Il faut également noter que l’étude de la plainte portée par M. Israeli contre les deux commissions a été reportée du 20 mars 1979 au 28 février 1983. Il semble avoir été difficile de trouver un organisme indépendant qui en prenne la responsabilité. Finalement, c’est la Commission des droits de la personne du Québec qui s’en est chargée. Néanmoins, le délai a été beaucoup trop long, amenant M. Israeli à intenter devant la Cour fédérale une poursuite qui, si elle n’était peut- être pas la bonne façon de procéder, a néanmoins abouti, semble- t- il, à la constitution du présent tribunal. Il est évident qu’en tardant à rendre justice, on peut créer une injustice; mais, dans le cas de M. Israeli, le retard n’a été aucunement préjudiciable.

V. Conclusions

Cette affaire intéressante et complexe nous aura donc permis de constater que la Loi canadienne sur les droits de la personne permet de faire face aux difficiles questions de droit et aux nouveaux problèmes de procédure qui se présentent. En ce qui a trait à la plainte déposée le 20 mars 1979 par M. Julius Israeli, je conclus que ni la Commission canadienne des droits de la personne et la Commission de la fonction publique ni leurs employés n’ont fait preuve de discrimination fondée sur la religion, l’origine nationale ou ethnique ou la déficience physique, que la plainte n’était pas justifiée et qu’elle est rejetée en vertu du paragraphe 41( 1) de la Loi canadienne sur les droits de la personne.
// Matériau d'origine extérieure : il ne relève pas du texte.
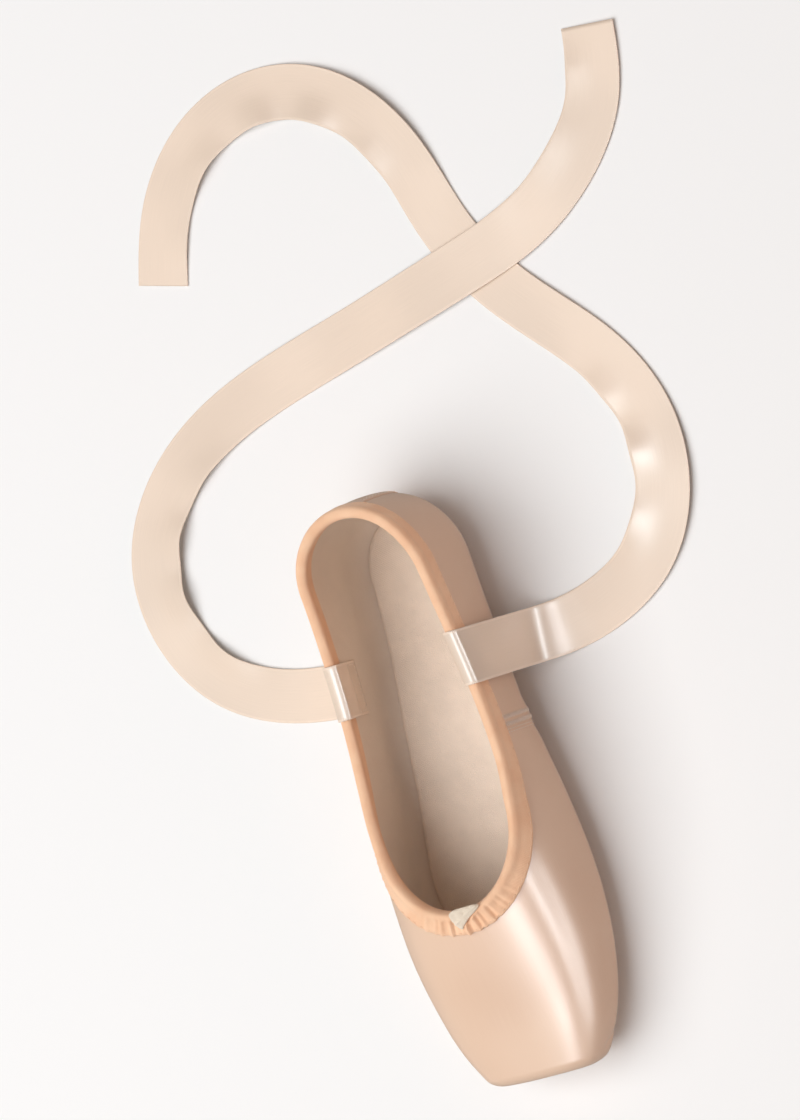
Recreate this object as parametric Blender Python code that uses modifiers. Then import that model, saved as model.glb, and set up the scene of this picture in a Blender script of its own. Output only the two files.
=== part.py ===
"""A pointe shoe that stands empty and unbent on its sole, with its two ribbons laid loose behind the heel.

The toe points along +X and the shoe is mirror-symmetric about the plane Y = 0, because it is made on a straight
last and serves either foot. The origin lies on the floor, under the middle of the shoe.

Every piece is worked out from one shape, the last. A place on the last has a station and a reach. From the heel
centre forward, the station is the distance from the heel's back, and the reach is measured out to the side. Behind
the heel centre the stations fan round it, and the reach is measured out from that centre. Each station has a section
made of two quarter superellipses, one above and one below the widest line. All lengths are in millimetres until a
mesh is made.
"""

import math

import bmesh
import bpy
import numpy as np

MM = 0.001

# Driving dimensions
LENGTH = 236.0
VAMP_LENGTH = 71.0
HEEL_CENTRE = 32.0
THROAT_DEPTH = 36.0
THROAT_HALF_WIDTH = 30.0
PLATFORM_ROUNDING = 4.0
BOX_WALL = 3.0
QUARTER_WALL = 1.5
SOLE_THICKNESS = 3.0
SOLE_BEVEL = 0.8
SOLE_HEEL_END = 14.0
SOLE_TIP = 207.0
SOLE_WIDEST = 157.0
MARGIN_UNDER_SOLE = 4.5
HEEL_FLAT_END = 52.0
FOREFOOT_FLAT_START = 130.0
FOREFOOT_FLAT_END = 188.0
ARCH_LIFT = 2.6
TOE_SPRING = 2.6
SOLE_FOLLOWS_AFTER = 0.3
INSOLE_THICKNESS = 2.4
INSOLE_FROM_WALL = 9.0
INSOLE_GAP = 0.45
INSOLE_NOSE_START = 150.0
INSOLE_TIP = 212.0
BOARD_GAP = 0.9
TAPE_THICKNESS = 0.9
BINDING_OUTSIDE = 7.8
BINDING_INSIDE = 6.0
BINDING_CREST = 0.1
STRIP_HALF_WIDTH = 6.8
STRIP_THICKNESS = 0.8
RIBBON_WIDTH = 22.0
RIBBON_LENGTH = 500.0
RIBBON_THICKNESS = 0.6
RIBBON_STATION = 70.0
RIBBON_CORNER = 0.9
TAB_THICKNESS = 1.2
GAP = 0.3
BINDING_GAP = 0.45
BINDING_INNER_GAP = 0.7

THROAT = LENGTH - VAMP_LENGTH
THROAT_BACK = THROAT - THROAT_DEPTH
MIDDLE = LENGTH / 2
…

Je désire louer les témoins pour leur franchise et leur objectivité, M. David, M. Meadows et M. Douglas C. Stanley, représentant respectivement la CFP et la CCDP, pour la clarté de leurs exposés, leur patience et leur compréhension, et M. Israeli pour la cordialité irrépressible dont il ne s’est jamais départi. Je désire également remercier le greffier, M. Michael P. Glynn, pour l’efficacité dont il a fait preuve en tout ce qui touche aux détails de la procédure, et Mlle M. Lynn Bailey, LL. B., pour l’aide inestimable qu’elle m’a apportée.

Fait à Montréal le 29e jour de juillet 1983.